Teenagers with Rio Hopes

Then 19-year-old Bromell pacing the field in Eugene

Trayvon Bromell – 100m, 200m
From: St. Petersburg, Florida / Former Baylor Bear
Age: 20

A high school phenom out of the Sunshine State, Bromell lived up to the hype right away as a Baylor Bear. He won the NCAA 100m in 9.97, making he and Yohan Blake as the only teenagers to break 10 seconds before turning 20. Yes, that includes a few names you may have heard of like Bolt, Powell, and Gatlin.  2015 proved to be pretty successful as well for then 19-year-old Bromell.  Before the Summer was over, the resume boasted a second place finish at the NCAAs, second place at the USATF 100m, a bronze medal in Beijing, and a personal best of 9.84.  For those keeping track at home (no pun intended), that makes him the 4th fastest American ever, and 10th in the history of the world.
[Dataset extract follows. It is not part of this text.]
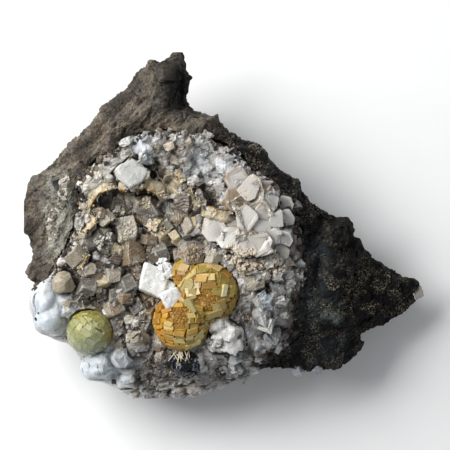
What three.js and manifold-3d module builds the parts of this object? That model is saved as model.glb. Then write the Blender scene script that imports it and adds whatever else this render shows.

How has 2016 started?  A world title at the 60m in March.  Unfortunately, Bromell is nursing a left Achilles injury suffered at the Diamond League meet in Rome.  However, defeating injuries has kind of been Trayvon’s thing, just like running sub 10.  It’s crazy to think that Bromell would have just completed his junior year at Baylor.

Taylor Ellis-Watson – 400m
From: Philadelphia, PA / University of Arkansas
Age: 23, RS Senior

The journey has been long and windy for Ellis-Watson beginning in Philadelphia as a youth, then the University of Pittsburgh before transferring to Arkansas after her Freshman year. The destination of that journey garnered 9 NCAA All American honors and a current #5 US ranking in the 400 meters.  Taylor only seemed to be gaining speed, literally and figuratively, as the season progressed and even sent a scare into Courtney Okolo and the Texas Longhorns in the 4×400 meter relay at the NCAA championships. Before this SEC all-time great moves to the professional ranks, she may say hello to the US national team in the open 400 or as a viable option 4×400 option come Rio.

Historically speaking, you would be hard pressed to find any US woman who has not been in the 4×400 pool after breaking 51.00 in the 400 meters. Watson has done just that.